The move is mechanical. When an error guess finds a bug, ask which formal technique should have caught it, and add the case there:

One-off guess that hit Fold it back into…
────────────────────────────── ─────────────────────────────────
"emoji broke the name field" ──► a new equivalence class: "multi-byte
Unicode" alongside ASCII / empty / long
"$100.00 wasn't handled" ──► a boundary value on the price field
"double-click charged twice" ──► a decision-table rule / a state guard
on the checkout state machine
"only-whitespace username" ──► an invalid equivalence class + a
boundary at "1 non-space char"

After the fold-back, the case is no longer dependent on anyone remembering the trick. It sits in a partition or a table, gets a stable identifier, and re-runs on every build like any other systematic test. The exploratory session found the gap; the formal technique now guards it. Over time, a team that does this consistently is teaching its systematic suite everything its testers have learned the hard way.

Under the hood — turning a hunch into a repeatable assertion

Section titled “Under the hood — turning a hunch into a repeatable assertion”

The fold-back is not just a filing habit; it is a change in what kind of artifact the bug lives as. During exploration the catch exists only as a story in someone’s head — “I typed an emoji and the profile card blew up.” That story cannot be re-run. Encoding it as a real assertion is what makes it durable:

# The one-off exploratory catch, now a permanent regression case.
# It joins the "display name" equivalence classes as the "multi-byte" member.
def test_display_name_accepts_multibyte():
resp = create_user(display_name="Ada 😀 Lovelace")
assert resp.status == 201
assert render_profile_card(resp.user_id).ok # the card that crashed

Once written, that assertion has three properties the hunch never had: it is named (searchable, referenceable in a bug tracker), it is automatic (the CI job runs it without a human present), and it is falsifiable (it goes red the instant the bug regresses). A hunch has none of those. The whole value of the fold-back is the promotion from the first kind of artifact to the second — from a war story to a red-green test.

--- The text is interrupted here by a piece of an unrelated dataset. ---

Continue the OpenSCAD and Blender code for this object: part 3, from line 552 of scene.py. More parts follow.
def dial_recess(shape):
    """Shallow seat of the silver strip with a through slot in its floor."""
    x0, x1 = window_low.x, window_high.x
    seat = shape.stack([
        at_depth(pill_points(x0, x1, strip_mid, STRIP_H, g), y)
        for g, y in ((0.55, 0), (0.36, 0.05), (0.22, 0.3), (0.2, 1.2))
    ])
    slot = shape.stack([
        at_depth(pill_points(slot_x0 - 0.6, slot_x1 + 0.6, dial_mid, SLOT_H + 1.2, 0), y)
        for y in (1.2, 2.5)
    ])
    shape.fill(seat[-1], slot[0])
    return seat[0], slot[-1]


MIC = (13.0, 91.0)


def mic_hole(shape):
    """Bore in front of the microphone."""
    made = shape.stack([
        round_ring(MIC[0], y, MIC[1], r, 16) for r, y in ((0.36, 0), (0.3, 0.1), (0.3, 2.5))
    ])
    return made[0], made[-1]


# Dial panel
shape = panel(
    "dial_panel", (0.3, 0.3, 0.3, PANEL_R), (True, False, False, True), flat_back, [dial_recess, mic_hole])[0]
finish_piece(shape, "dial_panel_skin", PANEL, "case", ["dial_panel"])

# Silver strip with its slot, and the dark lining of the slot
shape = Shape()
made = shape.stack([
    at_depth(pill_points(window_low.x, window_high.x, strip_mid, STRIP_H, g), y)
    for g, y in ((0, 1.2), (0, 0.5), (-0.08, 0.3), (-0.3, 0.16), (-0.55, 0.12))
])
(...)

There is a subtler benefit too. When you place the new case inside an existing partition set, you are also forced to name the partition it belongs to (“multi-byte Unicode” alongside “ASCII”, “empty”, “over-length”). That act of naming often reveals neighbouring cases you had not tried — if multi-byte matters, what about right-to-left multi-byte, or a mix of scripts? The formal structure the guess lands in generates further guesses. This is why the loop compounds: each fold-back both guards one bug and widens the model that will catch the next.

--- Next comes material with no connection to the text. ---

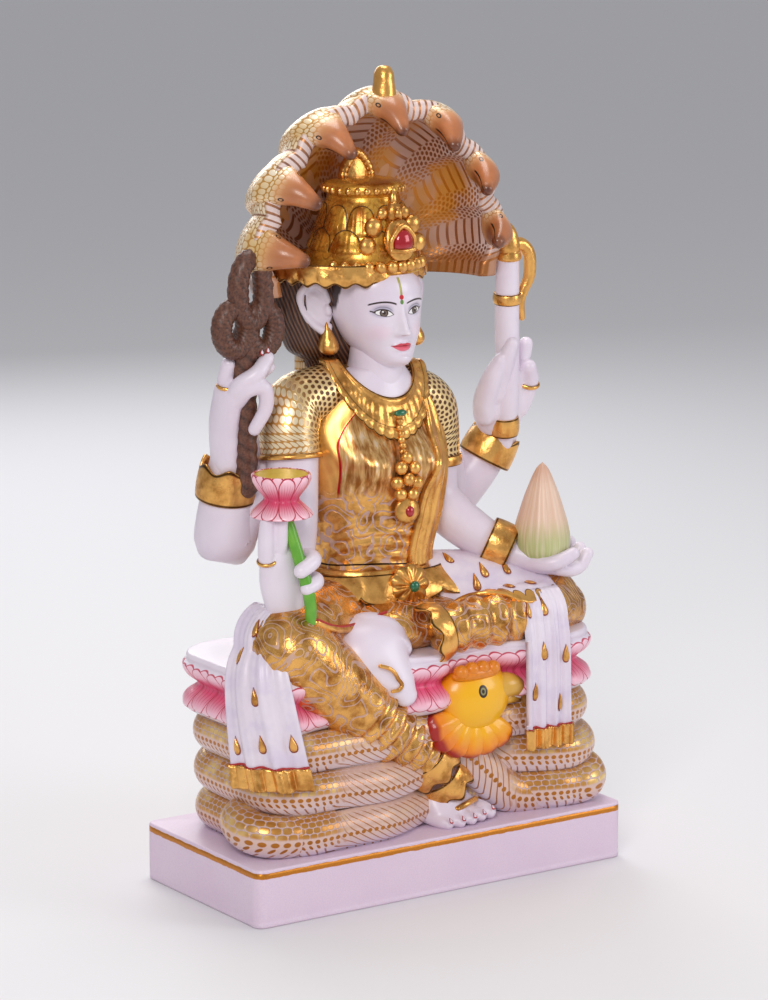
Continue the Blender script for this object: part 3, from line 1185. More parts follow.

  • Why does it exist? Because every specification-based technique inherits the spec’s blind spots, and bugs live overwhelmingly in the behaviour the spec never described. Error guessing is the deliberate use of tester experience to reach that unwritten ground.
  • What problem does it solve? It finds the nasty, high-yield inputs — empty, huge, special-character, duplicate, whitespace, encoding, assumption-violating — that no partition, boundary, or table would ever generate, because those inputs come from defect history, not from requirements.
  • What are the trade-offs? Its reach is real but its coverage is unmeasurable and tester-dependent, and it is not repeatable by construction — so it cannot serve as an exit criterion or a stable regression suite on its own.
  • When should I avoid it? Never as your only technique, and never where you need a countable, auditable coverage claim — reach for the specification-based techniques there. Use error guessing as the supplement that fills their gaps, not the foundation.
  • What breaks if I remove it? Your suite tests only what the spec described and ships the classic production crashes — the apostrophe, the emoji, the double-click, the empty upload — because nothing in a spec-derived model was ever looking for them.
  1. Why can no specification-based technique (partitioning, boundaries, tables, state, pairwise) generate a test for “10 MB of whitespace in the name field,” and why can error guessing?
  2. List the seven “usual suspects” on the standing checklist, and explain why the list is domain-independent.
  3. What distinguishes a fault attack from ordinary error guessing? Give one developer assumption and the attack that violates it.
  4. Name the two structural limits of error guessing that are the mirror image of the formal techniques’ strengths, and state the one-sentence conclusion they lead to.
  5. Describe the fold-back loop: when an error guess catches a bug, what do you do next, and why does it matter?
Show answers
  1. The formal techniques are all derived from the specification, so if the spec is silent about whitespace-only or oversized input, the model built from it has no dimension that produces such a case. Error guessing starts not from the spec but from the tester’s memory of how software actually fails, so it can target inputs the requirements never mentioned.
  2. Empty, null, huge, special characters, duplicates, whitespace, encoding. The list is domain-independent because it describes how the machine breaks — buffers, parsers, uniqueness assumptions, string handling — not what any particular feature does, so the same seven apply to a login form, a payment API, and a config parser alike.
  3. A fault attack is targeted and adversarial: instead of asking “what input is unusual?”, it enumerates the code’s implicit assumptions and deliberately violates each one. Example: the developer assumes “the file exists,” and the attack deletes the file between the existence check and the read (any assumption/violation pair from the table is acceptable).
  4. Coverage is unmeasurable (no completion percentage, so it cannot be an exit criterion) and it is tester-dependent and not repeatable (two testers, or two runs, produce different suites, so it cannot be the stable regression suite). Conclusion: error guessing supplements systematic design — it never replaces it.
  5. Ask which formal technique should have caught the bug, and add the case there — a new equivalence class, a boundary value, a decision-table rule, or a state guard. It matters because a folded-back case gets a stable identifier and re-runs on every build forever, turning a one-off lucky catch into permanent, repeatable coverage.